__OBJECTIVE__
Every line of the material below should be repeated exactly.
## START
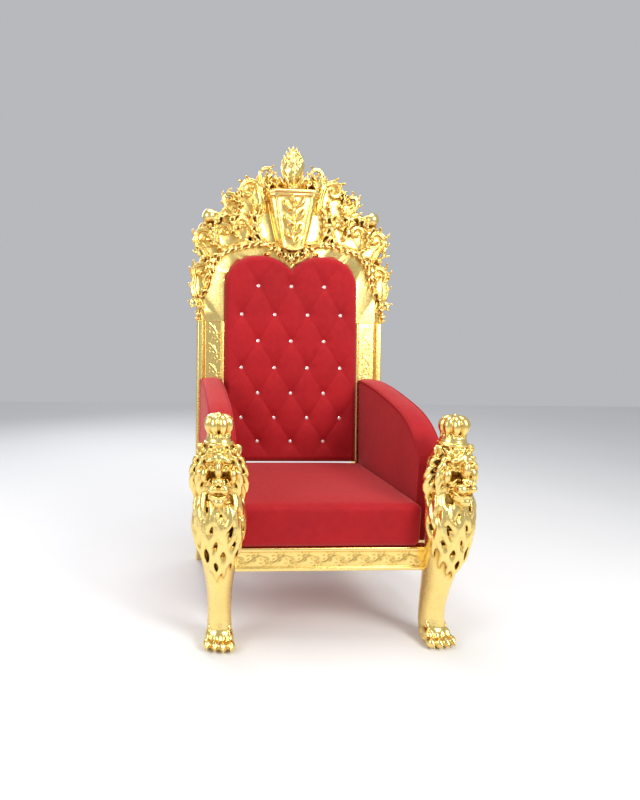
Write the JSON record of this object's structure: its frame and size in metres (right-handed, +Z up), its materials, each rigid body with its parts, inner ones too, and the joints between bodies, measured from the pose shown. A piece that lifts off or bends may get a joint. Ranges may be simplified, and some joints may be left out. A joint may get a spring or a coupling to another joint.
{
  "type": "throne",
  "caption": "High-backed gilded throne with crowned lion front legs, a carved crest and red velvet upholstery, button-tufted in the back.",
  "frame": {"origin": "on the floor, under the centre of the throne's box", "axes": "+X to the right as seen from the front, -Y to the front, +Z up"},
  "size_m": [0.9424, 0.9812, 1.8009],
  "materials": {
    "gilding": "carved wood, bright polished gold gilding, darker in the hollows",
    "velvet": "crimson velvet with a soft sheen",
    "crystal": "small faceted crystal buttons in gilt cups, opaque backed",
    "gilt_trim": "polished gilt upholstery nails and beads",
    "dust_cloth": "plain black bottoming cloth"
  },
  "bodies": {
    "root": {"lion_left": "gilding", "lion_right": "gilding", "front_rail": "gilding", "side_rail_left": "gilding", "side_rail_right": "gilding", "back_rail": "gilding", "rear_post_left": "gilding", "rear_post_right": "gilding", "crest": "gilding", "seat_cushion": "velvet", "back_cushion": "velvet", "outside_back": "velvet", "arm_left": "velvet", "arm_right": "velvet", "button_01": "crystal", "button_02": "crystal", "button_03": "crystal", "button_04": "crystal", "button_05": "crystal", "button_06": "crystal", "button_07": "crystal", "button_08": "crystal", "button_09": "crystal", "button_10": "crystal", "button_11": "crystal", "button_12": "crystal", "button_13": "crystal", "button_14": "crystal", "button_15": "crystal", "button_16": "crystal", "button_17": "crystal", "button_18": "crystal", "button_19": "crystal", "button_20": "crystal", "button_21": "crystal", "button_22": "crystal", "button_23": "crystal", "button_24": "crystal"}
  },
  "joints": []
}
## END
__ANSWER FOR THIS EXERCISE__
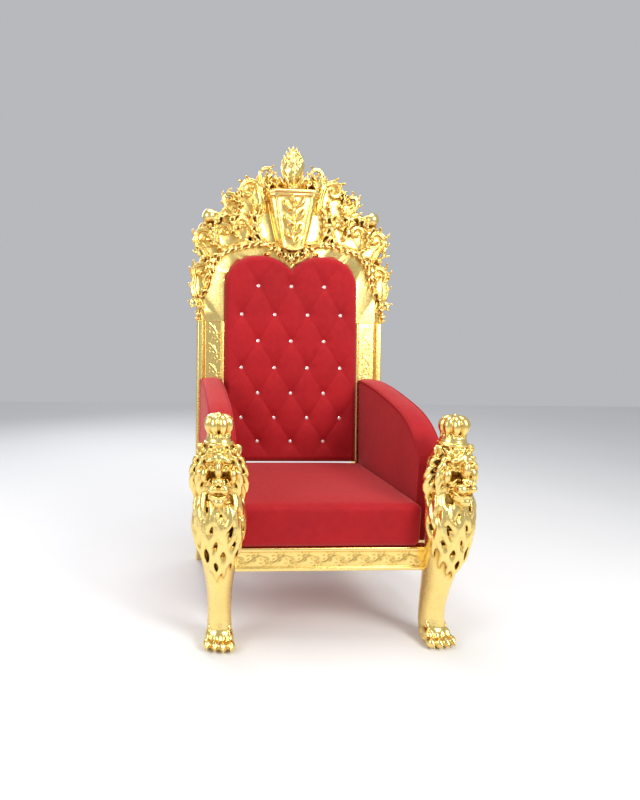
Write the JSON record of this object's structure: its frame and size in metres (right-handed, +Z up), its materials, each rigid body with its parts, inner ones too, and the joints between bodies, measured from the pose shown. A piece that lifts off or bends may get a joint. Ranges may be simplified, and some joints may be left out. A joint may get a spring or a coupling to another joint.
{
  "type": "throne",
  "caption": "High-backed gilded throne with crowned lion front legs, a carved crest and red velvet upholstery, button-tufted in the back.",
  "frame": {"origin": "on the floor, under the centre of the throne's box", "axes": "+X to the right as seen from the front, -Y to the front, +Z up"},
  "size_m": [0.9424, 0.9812, 1.8009],
  "materials": {
    "gilding": "carved wood, bright polished gold gilding, darker in the hollows",
    "velvet": "crimson velvet with a soft sheen",
    "crystal": "small faceted crystal buttons in gilt cups, opaque backed",
    "gilt_trim": "polished gilt upholstery nails and beads",
    "dust_cloth": "plain black bottoming cloth"
  },
  "bodies": {
    "root": {"lion_left": "gilding", "lion_right": "gilding", "front_rail": "gilding", "side_rail_left": "gilding", "side_rail_right": "gilding", "back_rail": "gilding", "rear_post_left": "gilding", "rear_post_right": "gilding", "crest": "gilding", "seat_cushion": "velvet", "back_cushion": "velvet", "outside_back": "velvet", "arm_left": "velvet", "arm_right": "velvet", "button_01": "crystal", "button_02": "crystal", "button_03": "crystal", "button_04": "crystal", "button_05": "crystal", "button_06": "crystal", "button_07": "crystal", "button_08": "crystal", "button_09": "crystal", "button_10": "crystal", "button_11": "crystal", "button_12": "crystal", "button_13": "crystal", "button_14": "crystal", "button_15": "crystal", "button_16": "crystal", "button_17": "crystal", "button_18": "crystal", "button_19": "crystal", "button_20": "crystal", "button_21": "crystal", "button_22": "crystal", "button_23": "crystal", "button_24": "crystal"}
  },
  "joints": []
}